Очерк Распутина о Фёдоре Абрамове, уже ушедшем к тому времени из жизни, — это, скорее всего, душевное воспоминание о человеке необыкновенном и близком. Представьте себе, как молодой прозаик познакомился с мастером. Во время перерыва в работе писательского съезда, в толчее у книжного развала Валентин, выбираясь, столкнулся с Фёдором Александровичем, и тот обронил — с подтекстом:

— Зачем так бьёшься? Без чего жить не можешь?

«Я засмеялся, счастливый от такого внимания…» — объяснял Распутин своё состояние в ту минуту. «Много раз и у меня, и при мне, — позже рассказывал Валентин, — он спрашивал: есть молодые? есть молодые? — для него было чрезвычайно важно, в чьи руки после нас попадёт литература, которая в великих мучениях, в том числе и в его мучениях, снова соединилась с совестью и правдой».

А то, что Абрамов неустанно и бесстрашно помогал ей «соединиться с совестью и правдой», Распутин хорошо видел. И старался быть в тех же рядах, что и Фёдор Александрович. В 1982 году на юбилее Василия Белова кто-то из «московских литературных гурманов» в отсутствие Абрамова заявил, что он «известным письмом к односельчанам оклеветал русский народ». Напомню читателям: в открытом письме «Чем живём-кормимся», опубликованном в 1979 году в районной «Пинежской правде», Фёдор Абрамов с болью, без обиняков сказал землякам-веркольцам, что кроме высокого начальства и они сами повинны в разорении деревни, его родины. «Меня, — пишет Распутин о приговоре „гурманов“ в очерке „Его сотворённое поле“, — возмутили не тон и не формулировка, даже не присвоенное право говорить от имени народа… но то, как высоко поднялось это патронажное мнение: на юбилей к Василию Белову случайные люди попасть не могли.
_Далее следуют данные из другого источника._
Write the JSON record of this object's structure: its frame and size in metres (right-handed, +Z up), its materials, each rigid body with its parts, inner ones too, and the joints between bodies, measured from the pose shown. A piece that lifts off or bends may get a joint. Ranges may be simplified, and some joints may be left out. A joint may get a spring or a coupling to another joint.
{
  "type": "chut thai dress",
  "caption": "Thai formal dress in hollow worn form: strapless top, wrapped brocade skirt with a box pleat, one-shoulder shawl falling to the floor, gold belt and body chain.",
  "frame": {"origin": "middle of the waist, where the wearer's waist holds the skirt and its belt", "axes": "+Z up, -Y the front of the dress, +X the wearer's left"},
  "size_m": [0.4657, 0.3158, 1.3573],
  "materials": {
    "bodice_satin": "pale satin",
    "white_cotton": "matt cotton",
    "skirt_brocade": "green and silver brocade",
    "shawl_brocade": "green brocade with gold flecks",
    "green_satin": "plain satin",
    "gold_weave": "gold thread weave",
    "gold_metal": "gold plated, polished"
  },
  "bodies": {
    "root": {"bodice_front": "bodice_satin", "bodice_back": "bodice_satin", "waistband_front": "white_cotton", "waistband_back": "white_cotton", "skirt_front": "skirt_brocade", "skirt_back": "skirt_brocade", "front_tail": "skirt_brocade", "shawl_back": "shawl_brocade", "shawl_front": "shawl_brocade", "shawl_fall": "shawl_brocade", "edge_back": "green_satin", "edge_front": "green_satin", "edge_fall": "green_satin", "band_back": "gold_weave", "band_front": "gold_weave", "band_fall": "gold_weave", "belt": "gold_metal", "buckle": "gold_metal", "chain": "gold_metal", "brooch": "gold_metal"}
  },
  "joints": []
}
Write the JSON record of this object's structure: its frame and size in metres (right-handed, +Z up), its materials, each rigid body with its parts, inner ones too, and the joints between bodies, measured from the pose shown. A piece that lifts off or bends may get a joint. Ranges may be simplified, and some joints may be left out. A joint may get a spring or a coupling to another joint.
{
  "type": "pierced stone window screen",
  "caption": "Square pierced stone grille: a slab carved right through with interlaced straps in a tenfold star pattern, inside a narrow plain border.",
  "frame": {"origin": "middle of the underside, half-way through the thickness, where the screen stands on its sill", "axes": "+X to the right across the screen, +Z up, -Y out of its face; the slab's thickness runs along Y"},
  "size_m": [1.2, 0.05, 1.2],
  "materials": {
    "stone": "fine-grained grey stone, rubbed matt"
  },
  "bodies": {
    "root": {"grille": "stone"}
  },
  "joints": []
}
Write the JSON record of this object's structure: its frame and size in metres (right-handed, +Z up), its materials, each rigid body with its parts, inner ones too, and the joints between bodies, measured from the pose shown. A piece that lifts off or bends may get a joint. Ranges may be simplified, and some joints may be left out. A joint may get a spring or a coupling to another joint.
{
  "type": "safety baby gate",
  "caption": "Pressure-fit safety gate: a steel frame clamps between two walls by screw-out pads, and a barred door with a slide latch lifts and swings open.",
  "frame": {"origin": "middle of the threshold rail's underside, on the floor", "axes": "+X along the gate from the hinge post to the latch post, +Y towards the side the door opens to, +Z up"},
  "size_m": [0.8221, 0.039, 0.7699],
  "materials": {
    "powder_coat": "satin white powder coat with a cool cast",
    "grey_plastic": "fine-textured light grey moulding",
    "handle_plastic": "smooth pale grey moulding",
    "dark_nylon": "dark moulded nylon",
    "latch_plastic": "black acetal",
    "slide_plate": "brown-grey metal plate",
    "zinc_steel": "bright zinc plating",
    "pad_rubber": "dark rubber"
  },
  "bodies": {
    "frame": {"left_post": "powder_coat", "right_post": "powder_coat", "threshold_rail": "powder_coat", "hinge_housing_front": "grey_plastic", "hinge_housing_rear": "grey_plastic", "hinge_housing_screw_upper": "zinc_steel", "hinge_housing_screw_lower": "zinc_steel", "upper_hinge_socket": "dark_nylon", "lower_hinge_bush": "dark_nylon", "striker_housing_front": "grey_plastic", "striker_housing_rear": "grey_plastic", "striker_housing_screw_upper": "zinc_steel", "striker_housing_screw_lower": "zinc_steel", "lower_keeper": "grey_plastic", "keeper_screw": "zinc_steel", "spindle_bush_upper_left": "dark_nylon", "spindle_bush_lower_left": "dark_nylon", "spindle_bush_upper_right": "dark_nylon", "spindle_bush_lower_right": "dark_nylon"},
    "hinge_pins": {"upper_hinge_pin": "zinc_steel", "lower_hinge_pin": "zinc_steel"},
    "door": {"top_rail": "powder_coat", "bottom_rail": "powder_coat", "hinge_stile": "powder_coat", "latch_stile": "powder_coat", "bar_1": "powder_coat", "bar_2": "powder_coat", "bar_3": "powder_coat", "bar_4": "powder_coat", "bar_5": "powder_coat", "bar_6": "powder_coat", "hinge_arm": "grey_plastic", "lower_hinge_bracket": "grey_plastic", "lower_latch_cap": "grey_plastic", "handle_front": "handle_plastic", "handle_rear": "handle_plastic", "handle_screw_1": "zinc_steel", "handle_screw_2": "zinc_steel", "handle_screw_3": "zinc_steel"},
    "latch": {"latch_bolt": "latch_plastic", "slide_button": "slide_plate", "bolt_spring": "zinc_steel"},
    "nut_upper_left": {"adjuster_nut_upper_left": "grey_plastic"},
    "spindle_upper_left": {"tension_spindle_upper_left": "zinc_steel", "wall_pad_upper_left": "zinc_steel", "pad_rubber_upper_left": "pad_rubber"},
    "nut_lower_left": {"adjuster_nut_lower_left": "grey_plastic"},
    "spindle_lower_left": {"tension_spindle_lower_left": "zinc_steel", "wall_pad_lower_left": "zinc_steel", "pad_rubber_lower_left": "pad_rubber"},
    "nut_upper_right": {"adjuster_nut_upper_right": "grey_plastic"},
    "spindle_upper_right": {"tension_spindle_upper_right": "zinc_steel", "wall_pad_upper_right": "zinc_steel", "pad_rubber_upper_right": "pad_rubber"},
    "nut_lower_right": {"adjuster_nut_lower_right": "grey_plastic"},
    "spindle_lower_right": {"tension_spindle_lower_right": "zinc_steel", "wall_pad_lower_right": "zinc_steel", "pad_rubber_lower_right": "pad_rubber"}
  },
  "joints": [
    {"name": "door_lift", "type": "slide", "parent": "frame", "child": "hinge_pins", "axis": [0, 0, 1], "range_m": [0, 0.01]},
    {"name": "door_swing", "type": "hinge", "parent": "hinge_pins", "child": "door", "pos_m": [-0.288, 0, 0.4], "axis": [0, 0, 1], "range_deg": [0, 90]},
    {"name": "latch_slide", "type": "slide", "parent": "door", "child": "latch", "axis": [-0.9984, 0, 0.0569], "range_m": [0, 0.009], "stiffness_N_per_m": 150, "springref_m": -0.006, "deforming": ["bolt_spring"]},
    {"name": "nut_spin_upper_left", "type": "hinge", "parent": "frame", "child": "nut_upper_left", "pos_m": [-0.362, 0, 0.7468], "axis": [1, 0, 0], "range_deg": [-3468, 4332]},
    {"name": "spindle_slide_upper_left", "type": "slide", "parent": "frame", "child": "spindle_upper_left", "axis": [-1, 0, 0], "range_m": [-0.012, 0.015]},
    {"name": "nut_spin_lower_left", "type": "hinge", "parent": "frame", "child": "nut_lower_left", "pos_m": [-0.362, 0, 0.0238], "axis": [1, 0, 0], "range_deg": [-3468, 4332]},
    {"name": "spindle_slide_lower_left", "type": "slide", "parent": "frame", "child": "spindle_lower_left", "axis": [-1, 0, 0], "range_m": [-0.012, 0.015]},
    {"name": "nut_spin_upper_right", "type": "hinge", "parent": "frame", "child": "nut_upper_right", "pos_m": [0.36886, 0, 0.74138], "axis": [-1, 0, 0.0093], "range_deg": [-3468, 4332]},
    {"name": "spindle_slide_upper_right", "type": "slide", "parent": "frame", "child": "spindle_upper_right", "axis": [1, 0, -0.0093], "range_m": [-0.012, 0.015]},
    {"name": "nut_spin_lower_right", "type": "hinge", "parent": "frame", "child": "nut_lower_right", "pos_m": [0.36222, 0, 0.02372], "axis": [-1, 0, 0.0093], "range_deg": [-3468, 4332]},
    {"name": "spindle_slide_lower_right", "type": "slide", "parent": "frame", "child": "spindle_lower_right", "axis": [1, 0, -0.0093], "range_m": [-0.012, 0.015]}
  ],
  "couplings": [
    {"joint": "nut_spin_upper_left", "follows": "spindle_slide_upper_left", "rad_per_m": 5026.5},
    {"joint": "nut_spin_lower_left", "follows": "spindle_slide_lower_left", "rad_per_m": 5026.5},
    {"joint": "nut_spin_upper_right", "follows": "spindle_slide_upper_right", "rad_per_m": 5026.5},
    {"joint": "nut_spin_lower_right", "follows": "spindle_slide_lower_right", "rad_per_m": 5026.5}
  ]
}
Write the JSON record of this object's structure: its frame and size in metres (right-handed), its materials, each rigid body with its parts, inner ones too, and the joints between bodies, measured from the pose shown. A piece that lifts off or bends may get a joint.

Позднее в других, не менее авторитетных устах я слышал его и в адрес Юрия Бондарева, и в адрес Виктора Астафьева по поводу „Игры“ и „Печального детектива“, и всякий раз, когда с непререкаемостью высшего судьи произносилось это „оскорбление интеллигенции“, „оскорбление народа“, всякий раз вспоминал я слова Фёдора Александровича о том, что правде, входящей в литературный салон, где любят толковать о правде, обидней всего быть неузнанной».